RENEE MONTAGNE, HOST:
In a century that has embroiled America into two long wars, it's been much talked about that few Americans actually serve, less than 1 percent in fact, and that is more remarkable when set against past wars - World War II and Korea - when millions of men were drafted and both men and women volunteered. We're going to meet one of those veterans in this report by NPR's Quil Lawrence on what it takes to care for them near the end of their lives.
QUIL LAWRENCE, BYLINE: You've seen places like Woodland Assisted Living in Hallowell, Maine - little white cupola with a weathervane, circular driveway, no steps, an automatic sliding door.
UNIDENTIFIED MAN: B-15. B-15.
LAWRENCE: And, yes, there is bingo.
UNIDENTIFIED MAN: N-42.
LAWRENCE: But it's not for everyone.
FLORENCE KELIHER: I'm not a bingo player. I love cribbage.
LAWRENCE: Cribbage was sort of the official game of anyone who was on a ship in World War II, like Florence Keliher.

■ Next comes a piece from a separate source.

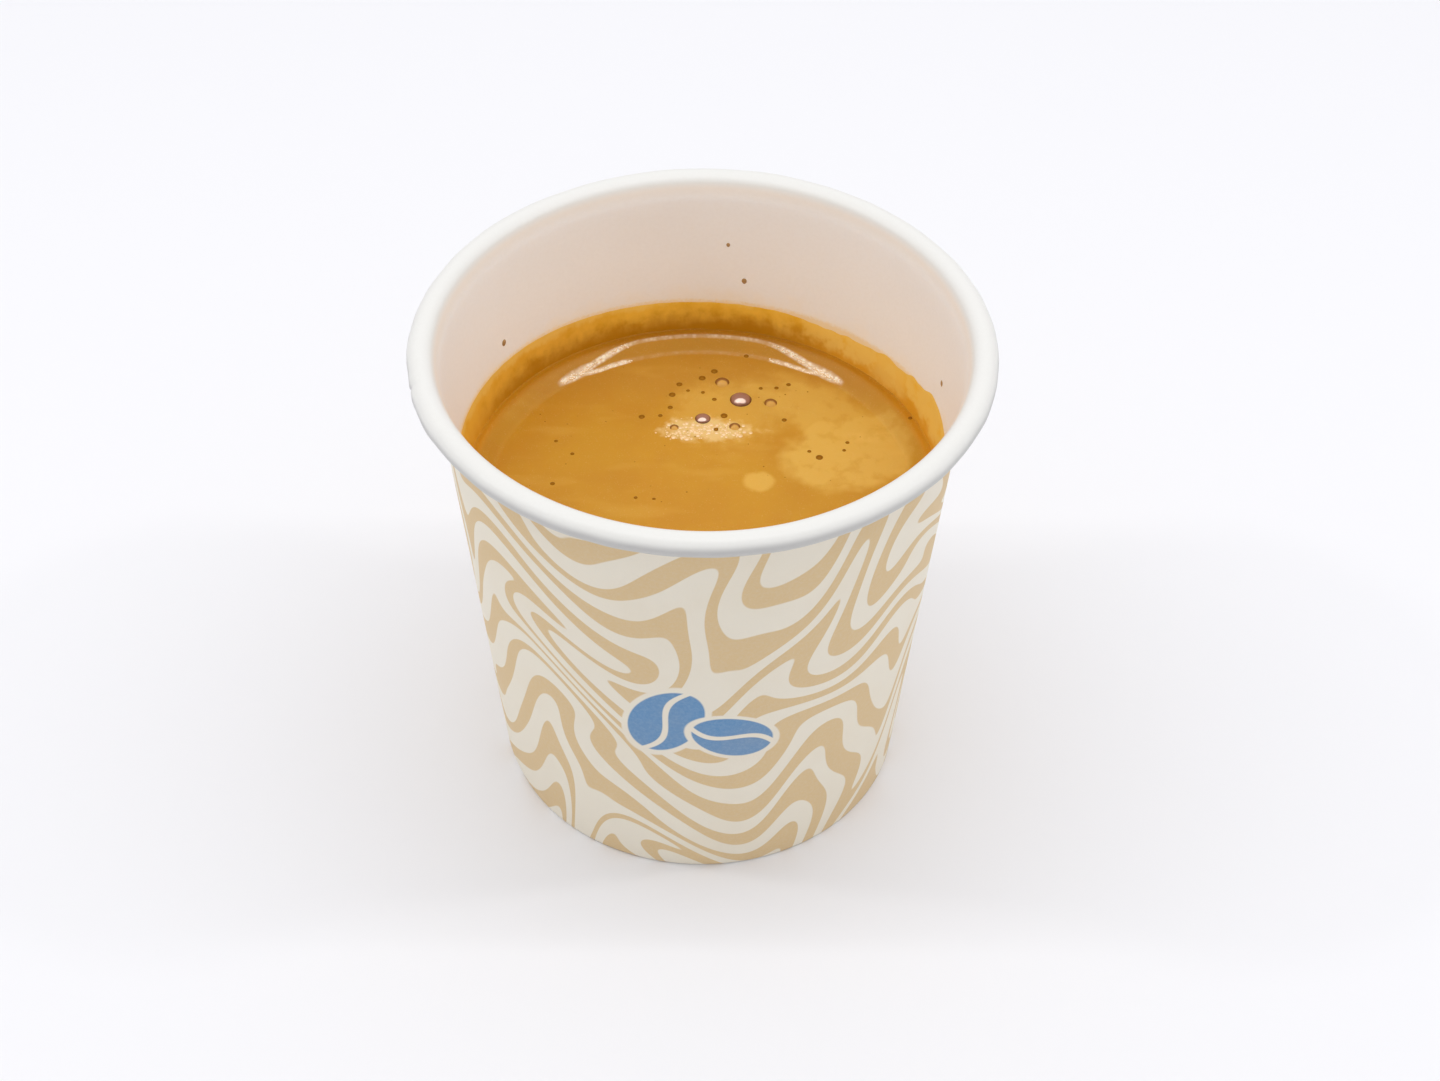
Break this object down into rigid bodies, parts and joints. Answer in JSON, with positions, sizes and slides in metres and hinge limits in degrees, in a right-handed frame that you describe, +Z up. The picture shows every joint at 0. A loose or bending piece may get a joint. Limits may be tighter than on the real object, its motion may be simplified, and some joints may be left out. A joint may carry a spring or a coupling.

KELIHER: I served during World War II in the Army Nurse Corps, and I was on Tinian, the little island in the South Pacific.
LAWRENCE: Keliher sailed across the Pacific to Tinian in 1945, a year after the U.S. took the island and set up an airstrip and a hospital.
KELIHER: We had a ward full of patients - airplane crashes and things like that. They flew from Tinian to Japan to bomb. Some of them had trouble taking off sometimes. I didn't call my work hard because I did a lot of chatting and things like that.
LAWRENCE: Keliher came home to Maine and worked as a VA nurse for 30 years. Now she's 92, and she needs some nursing help herself these days. So do a lot of veterans.
SCOTT SHREVE: This past year, out of all American deaths, 1 in 4 have been a veteran.
LAWRENCE: Dr. Scott Shreve directs hospice care for the VA nationwide. The VA took notice about 10 years ago when millions of World War II and Korea vets reached old age. One result has been a program called We Honor Veterans. Shreve says it's set up to help hospice workers ask patients the right questions.
SHREVE: Are you a veteran? How did that military experience impact your life? And how can we help work with you in perhaps dealing with some very difficult and intrusive memories as you come to the end of your life?
LAWRENCE: At the end of life, for example, PTSD can sometimes show up for the first time. VA hospitals have palliative care and hospice wards, but the vast majority of vets aren't in those hospitals; they stay near their families. The program aims to reach them where they live - people like Florence Keliher, who lives up the road from her son, Pat.
PAT: I've got the girls this weekend, so I'll bring them by.
LAWRENCE: Pat stops in all the time, sometimes brings the grandchildren. They talk, but only in recent years has Florence said much about the war.
KELIHER: I don't remember talking about it. Do you remember hearing me tell a story?
PAT: Not until you wrote it down that one time. That's the first time I'd ever read it.
LAWRENCE: Her grandson typed up her stories about crawling under bullets in basic training and 16 days on a ship to the South Pacific, and about caring for young men as they lay dying of war wounds or malaria, calling out for their mothers. And now she's got more people she can talk with about all that.
KATHERYN ZWICKER: Hey, there. How are you?
KELIHER: Good.
ZWICKER: I haven't forgot about our cribbage game.
LAWRENCE: That's Katheryn Zwicker, she's a hospice volunteer who comes by as part of the We Honor Veterans campaign.
ZWICKER: We share an interest in reading, and we've swapped books and stories.
KELIHER: She has some interesting stories, too.
ZWICKER: Not as good as yours.
LAWRENCE: But only half the community hospices nationwide are taking advantage of the free program. VA officials say they'd like to get more on board. That's because half a million vets will be needing end-of-life care every year for the next five years. Quil Lawrence, NPR News.